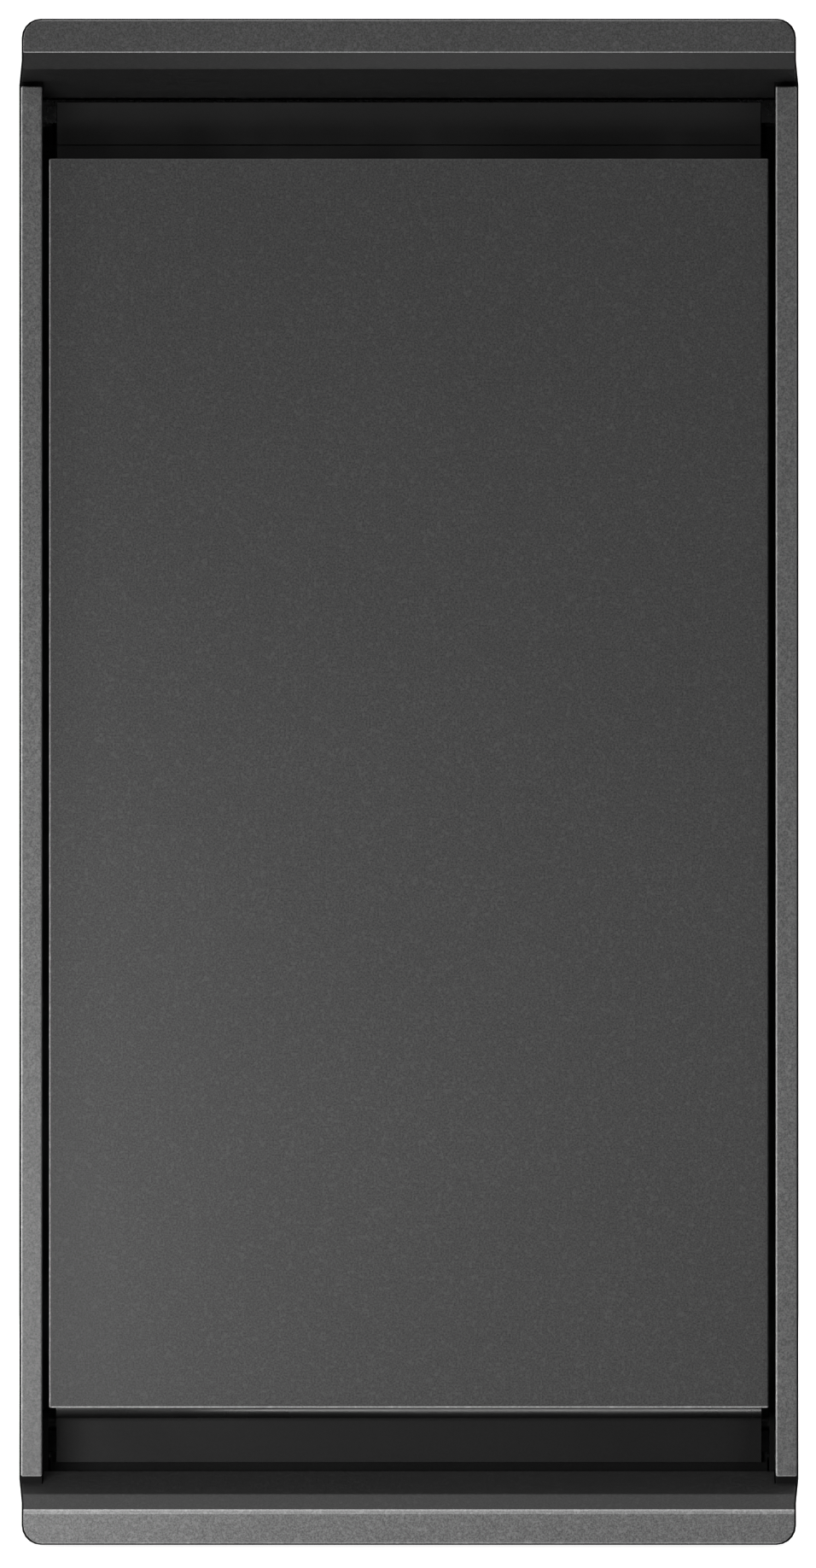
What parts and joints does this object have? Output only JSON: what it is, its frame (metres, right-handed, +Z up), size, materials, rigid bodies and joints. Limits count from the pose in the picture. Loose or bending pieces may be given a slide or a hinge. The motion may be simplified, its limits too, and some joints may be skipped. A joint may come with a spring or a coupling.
{
  "type": "trash compactor",
  "caption": "Undercounter trash compactor: inset drawer front between two thick caps, hidden controls, toe pedal, and a ram driven down into the bin by twin power screws.",
  "frame": {"origin": "on the floor, under the middle of the machine", "axes": "+X to the right as seen from the front, +Y from the face to the back, +Z up"},
  "size_m": [0.446, 0.61, 0.8735],
  "materials": {
    "charcoal_coat": "charcoal powder coat with a fine grain",
    "black_frame": "moulded black, fine texture",
    "black_plastic": "moulded black, satin",
    "cabinet_paint": "black baked enamel on steel",
    "zinc_steel": "zinc-plated sheet",
    "machined_steel": "machined, lightly oiled",
    "bronze": "sintered bronze",
    "bin_plastic": "moulded grey polypropylene",
    "ram_paint": "grey enamel",
    "motor_paint": "black enamel",
    "cast_alloy": "die-cast, as cast",
    "nylon": "natural nylon",
    "rubber": "matt black",
    "start_green": "moulded green",
    "stop_red": "moulded red",
    "filter_carbon": "carbon-filled fibre pad"
  },
  "bodies": {
    "cabinet": {"front_frame": "black_frame", "top_cap": "charcoal_coat", "bottom_cap": "charcoal_coat", "side_rail_left": "charcoal_coat", "side_rail_right": "charcoal_coat", "cabinet_wrap": "cabinet_paint", "back_panel": "cabinet_paint", "base_pan": "zinc_steel", "foot_front_left": "rubber", "foot_front_right": "rubber", "foot_rear_left": "rubber", "foot_rear_right": "rubber", "charcoal_filter": "filter_carbon", "filter_cover": "black_plastic", "cord_gland": "black_plastic", "drive_chain": "machined_steel", "drive_cover": "zinc_steel", "gearcase": "cast_alloy", "drive_motor": "motor_paint", "head_beam": "zinc_steel", "lower_bearing_left": "bronze", "lower_bearing_right": "bronze", "upper_bearing_left": "bronze", "upper_bearing_right": "bronze", "drawer_track_left": "zinc_steel", "drawer_track_right": "zinc_steel", "pedal_shaft": "machined_steel", "pedal_bracket_left": "zinc_steel", "pedal_bracket_right": "zinc_steel", "pedal_spring": "machined_steel", "limit_switch": "black_plastic", "wire_harness": "rubber"},
    "drawer": {"drawer_panel": "charcoal_coat", "front_carrier": "black_plastic", "grip_plate": "black_plastic", "bottom_bead": "rubber", "control_strip": "black_plastic", "drawer_floor": "zinc_steel", "trash_bin": "bin_plastic", "drawer_runner_left": "zinc_steel", "drawer_runner_right": "zinc_steel"},
    "ram": {"ram_platen": "ram_paint", "ram_body": "ram_paint", "crosshead": "ram_paint", "power_nut_left": "bronze", "power_nut_right": "bronze"},
    "screw_left": {"power_screw_left": "machined_steel", "screw_sprocket_left": "machined_steel"},
    "screw_right": {"power_screw_right": "machined_steel", "screw_sprocket_right": "machined_steel"},
    "drive_output": {"drive_sprocket": "machined_steel"},
    "front_roller_left": {"front_roller_left": "nylon"},
    "front_roller_right": {"front_roller_right": "nylon"},
    "rear_roller_left": {"rear_roller_left": "nylon"},
    "rear_roller_right": {"rear_roller_right": "nylon"},
    "start_button": {"start_button": "start_green"},
    "stop_button": {"stop_button": "stop_red"},
    "key_lock": {"key_lock": "machined_steel"},
    "toe_pedal": {"toe_pedal": "black_plastic"},
    "limit_lever": {"limit_lever": "machined_steel"}
  },
  "joints": [
    {"name": "drawer_slide", "type": "slide", "parent": "cabinet", "child": "drawer", "axis": [0, -1, 0], "range_m": [0, 0.36]},
    {"name": "ram_slide", "type": "slide", "parent": "cabinet", "child": "ram", "axis": [0, 0, 1], "range_m": [-0.29, 0]},
    {"name": "screw_left_spin", "type": "hinge", "parent": "cabinet", "child": "screw_left", "pos_m": [-0.194, -0.0439, 0.4165], "axis": [0, 0, 1], "continuous": true},
    {"name": "screw_right_spin", "type": "hinge", "parent": "cabinet", "child": "screw_right", "pos_m": [0.194, -0.0439, 0.4165], "axis": [0, 0, 1], "continuous": true},
    {"name": "drive_spin", "type": "hinge", "parent": "cabinet", "child": "drive_output", "pos_m": [0, 0.2205, 0.0295], "axis": [0, 0, 1], "continuous": true},
    {"name": "front_roller_left_spin", "type": "hinge", "parent": "cabinet", "child": "front_roller_left", "pos_m": [-0.1655, -0.2167, 0.0855], "axis": [1, 0, 0], "continuous": true},
    {"name": "front_roller_right_spin", "type": "hinge", "parent": "cabinet", "child": "front_roller_right", "pos_m": [0.1655, -0.2167, 0.0855], "axis": [1, 0, 0], "continuous": true},
    {"name": "rear_roller_left_spin", "type": "hinge", "parent": "drawer", "child": "rear_roller_left", "pos_m": [-0.1655, 0.1676, 0.0847], "axis": [1, 0, 0], "continuous": true},
    {"name": "rear_roller_right_spin", "type": "hinge", "parent": "drawer", "child": "rear_roller_right", "pos_m": [0.1655, 0.1676, 0.0847], "axis": [1, 0, 0], "continuous": true},
    {"name": "start_button_press", "type": "slide", "parent": "drawer", "child": "start_button", "axis": [0, 0, -1], "range_m": [0, 0.0025], "stiffness_N_per_m": 600, "springref_m": -0.001},
    {"name": "stop_button_press", "type": "slide", "parent": "drawer", "child": "stop_button", "axis": [0, 0, -1], "range_m": [0, 0.0025], "stiffness_N_per_m": 600, "springref_m": -0.001},
    {"name": "key_lock_turn", "type": "hinge", "parent": "drawer", "child": "key_lock", "pos_m": [0.174, -0.2577, 0.7818], "axis": [0, 0, 1], "range_deg": [0, 90]},
    {"name": "toe_pedal_rock", "type": "hinge", "parent": "cabinet", "child": "toe_pedal", "pos_m": [0, -0.235, 0.0685], "axis": [1, 0, 0], "range_deg": [0, 12], "stiffness_Nm_per_rad": 0.8, "springref_deg": -17.19, "deforming": ["pedal_spring"]},
    {"name": "limit_lever_lift", "type": "hinge", "parent": "cabinet", "child": "limit_lever", "pos_m": [-0.09, 0.0039, 0.807], "axis": [-1, 0, 0], "range_deg": [0, 3], "stiffness_Nm_per_rad": 0.02, "springref_deg": -11.46}
  ],
  "couplings": [
    {"joint": "screw_left_spin", "follows": "ram_slide", "rad_per_m": -523.6},
    {"joint": "screw_right_spin", "follows": "ram_slide", "rad_per_m": -523.6},
    {"joint": "drive_spin", "follows": "ram_slide", "rad_per_m": -523.6},
    {"joint": "front_roller_left_spin", "follows": "drawer_slide", "rad_per_m": 125},
    {"joint": "front_roller_right_spin", "follows": "drawer_slide", "rad_per_m": 125},
    {"joint": "rear_roller_left_spin", "follows": "drawer_slide", "rad_per_m": 125},
    {"joint": "rear_roller_right_spin", "follows": "drawer_slide", "rad_per_m": 125}
  ]
}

_____

Repeat the data above exactly.

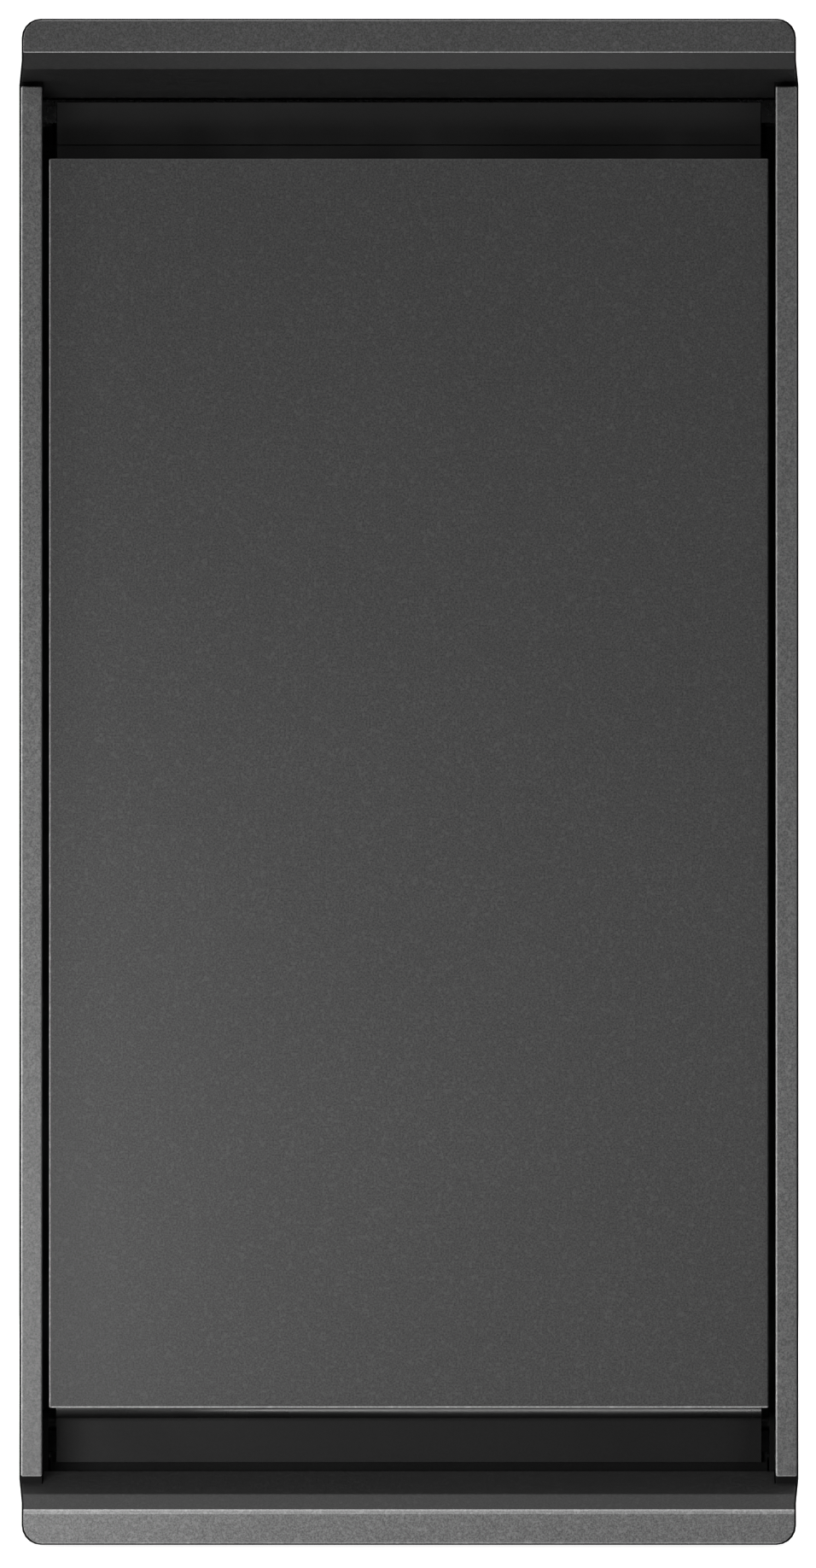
What parts and joints does this object have? Output only JSON: what it is, its frame (metres, right-handed, +Z up), size, materials, rigid bodies and joints. Limits count from the pose in the picture. Loose or bending pieces may be given a slide or a hinge. The motion may be simplified, its limits too, and some joints may be skipped. A joint may come with a spring or a coupling.
{
  "type": "trash compactor",
  "caption": "Undercounter trash compactor: inset drawer front between two thick caps, hidden controls, toe pedal, and a ram driven down into the bin by twin power screws.",
  "frame": {"origin": "on the floor, under the middle of the machine", "axes": "+X to the right as seen from the front, +Y from the face to the back, +Z up"},
  "size_m": [0.446, 0.61, 0.8735],
  "materials": {
    "charcoal_coat": "charcoal powder coat with a fine grain",
    "black_frame": "moulded black, fine texture",
    "black_plastic": "moulded black, satin",
    "cabinet_paint": "black baked enamel on steel",
    "zinc_steel": "zinc-plated sheet",
    "machined_steel": "machined, lightly oiled",
    "bronze": "sintered bronze",
    "bin_plastic": "moulded grey polypropylene",
    "ram_paint": "grey enamel",
    "motor_paint": "black enamel",
    "cast_alloy": "die-cast, as cast",
    "nylon": "natural nylon",
    "rubber": "matt black",
    "start_green": "moulded green",
    "stop_red": "moulded red",
    "filter_carbon": "carbon-filled fibre pad"
  },
  "bodies": {
    "cabinet": {"front_frame": "black_frame", "top_cap": "charcoal_coat", "bottom_cap": "charcoal_coat", "side_rail_left": "charcoal_coat", "side_rail_right": "charcoal_coat", "cabinet_wrap": "cabinet_paint", "back_panel": "cabinet_paint", "base_pan": "zinc_steel", "foot_front_left": "rubber", "foot_front_right": "rubber", "foot_rear_left": "rubber", "foot_rear_right": "rubber", "charcoal_filter": "filter_carbon", "filter_cover": "black_plastic", "cord_gland": "black_plastic", "drive_chain": "machined_steel", "drive_cover": "zinc_steel", "gearcase": "cast_alloy", "drive_motor": "motor_paint", "head_beam": "zinc_steel", "lower_bearing_left": "bronze", "lower_bearing_right": "bronze", "upper_bearing_left": "bronze", "upper_bearing_right": "bronze", "drawer_track_left": "zinc_steel", "drawer_track_right": "zinc_steel", "pedal_shaft": "machined_steel", "pedal_bracket_left": "zinc_steel", "pedal_bracket_right": "zinc_steel", "pedal_spring": "machined_steel", "limit_switch": "black_plastic", "wire_harness": "rubber"},
    "drawer": {"drawer_panel": "charcoal_coat", "front_carrier": "black_plastic", "grip_plate": "black_plastic", "bottom_bead": "rubber", "control_strip": "black_plastic", "drawer_floor": "zinc_steel", "trash_bin": "bin_plastic", "drawer_runner_left": "zinc_steel", "drawer_runner_right": "zinc_steel"},
    "ram": {"ram_platen": "ram_paint", "ram_body": "ram_paint", "crosshead": "ram_paint", "power_nut_left": "bronze", "power_nut_right": "bronze"},
    "screw_left": {"power_screw_left": "machined_steel", "screw_sprocket_left": "machined_steel"},
    "screw_right": {"power_screw_right": "machined_steel", "screw_sprocket_right": "machined_steel"},
    "drive_output": {"drive_sprocket": "machined_steel"},
    "front_roller_left": {"front_roller_left": "nylon"},
    "front_roller_right": {"front_roller_right": "nylon"},
    "rear_roller_left": {"rear_roller_left": "nylon"},
    "rear_roller_right": {"rear_roller_right": "nylon"},
    "start_button": {"start_button": "start_green"},
    "stop_button": {"stop_button": "stop_red"},
    "key_lock": {"key_lock": "machined_steel"},
    "toe_pedal": {"toe_pedal": "black_plastic"},
    "limit_lever": {"limit_lever": "machined_steel"}
  },
  "joints": [
    {"name": "drawer_slide", "type": "slide", "parent": "cabinet", "child": "drawer", "axis": [0, -1, 0], "range_m": [0, 0.36]},
    {"name": "ram_slide", "type": "slide", "parent": "cabinet", "child": "ram", "axis": [0, 0, 1], "range_m": [-0.29, 0]},
    {"name": "screw_left_spin", "type": "hinge", "parent": "cabinet", "child": "screw_left", "pos_m": [-0.194, -0.0439, 0.4165], "axis": [0, 0, 1], "continuous": true},
    {"name": "screw_right_spin", "type": "hinge", "parent": "cabinet", "child": "screw_right", "pos_m": [0.194, -0.0439, 0.4165], "axis": [0, 0, 1], "continuous": true},
    {"name": "drive_spin", "type": "hinge", "parent": "cabinet", "child": "drive_output", "pos_m": [0, 0.2205, 0.0295], "axis": [0, 0, 1], "continuous": true},
    {"name": "front_roller_left_spin", "type": "hinge", "parent": "cabinet", "child": "front_roller_left", "pos_m": [-0.1655, -0.2167, 0.0855], "axis": [1, 0, 0], "continuous": true},
    {"name": "front_roller_right_spin", "type": "hinge", "parent": "cabinet", "child": "front_roller_right", "pos_m": [0.1655, -0.2167, 0.0855], "axis": [1, 0, 0], "continuous": true},
    {"name": "rear_roller_left_spin", "type": "hinge", "parent": "drawer", "child": "rear_roller_left", "pos_m": [-0.1655, 0.1676, 0.0847], "axis": [1, 0, 0], "continuous": true},
    {"name": "rear_roller_right_spin", "type": "hinge", "parent": "drawer", "child": "rear_roller_right", "pos_m": [0.1655, 0.1676, 0.0847], "axis": [1, 0, 0], "continuous": true},
    {"name": "start_button_press", "type": "slide", "parent": "drawer", "child": "start_button", "axis": [0, 0, -1], "range_m": [0, 0.0025], "stiffness_N_per_m": 600, "springref_m": -0.001},
    {"name": "stop_button_press", "type": "slide", "parent": "drawer", "child": "stop_button", "axis": [0, 0, -1], "range_m": [0, 0.0025], "stiffness_N_per_m": 600, "springref_m": -0.001},
    {"name": "key_lock_turn", "type": "hinge", "parent": "drawer", "child": "key_lock", "pos_m": [0.174, -0.2577, 0.7818], "axis": [0, 0, 1], "range_deg": [0, 90]},
    {"name": "toe_pedal_rock", "type": "hinge", "parent": "cabinet", "child": "toe_pedal", "pos_m": [0, -0.235, 0.0685], "axis": [1, 0, 0], "range_deg": [0, 12], "stiffness_Nm_per_rad": 0.8, "springref_deg": -17.19, "deforming": ["pedal_spring"]},
    {"name": "limit_lever_lift", "type": "hinge", "parent": "cabinet", "child": "limit_lever", "pos_m": [-0.09, 0.0039, 0.807], "axis": [-1, 0, 0], "range_deg": [0, 3], "stiffness_Nm_per_rad": 0.02, "springref_deg": -11.46}
  ],
  "couplings": [
    {"joint": "screw_left_spin", "follows": "ram_slide", "rad_per_m": -523.6},
    {"joint": "screw_right_spin", "follows": "ram_slide", "rad_per_m": -523.6},
    {"joint": "drive_spin", "follows": "ram_slide", "rad_per_m": -523.6},
    {"joint": "front_roller_left_spin", "follows": "drawer_slide", "rad_per_m": 125},
    {"joint": "front_roller_right_spin", "follows": "drawer_slide", "rad_per_m": 125},
    {"joint": "rear_roller_left_spin", "follows": "drawer_slide", "rad_per_m": 125},
    {"joint": "rear_roller_right_spin", "follows": "drawer_slide", "rad_per_m": 125}
  ]
}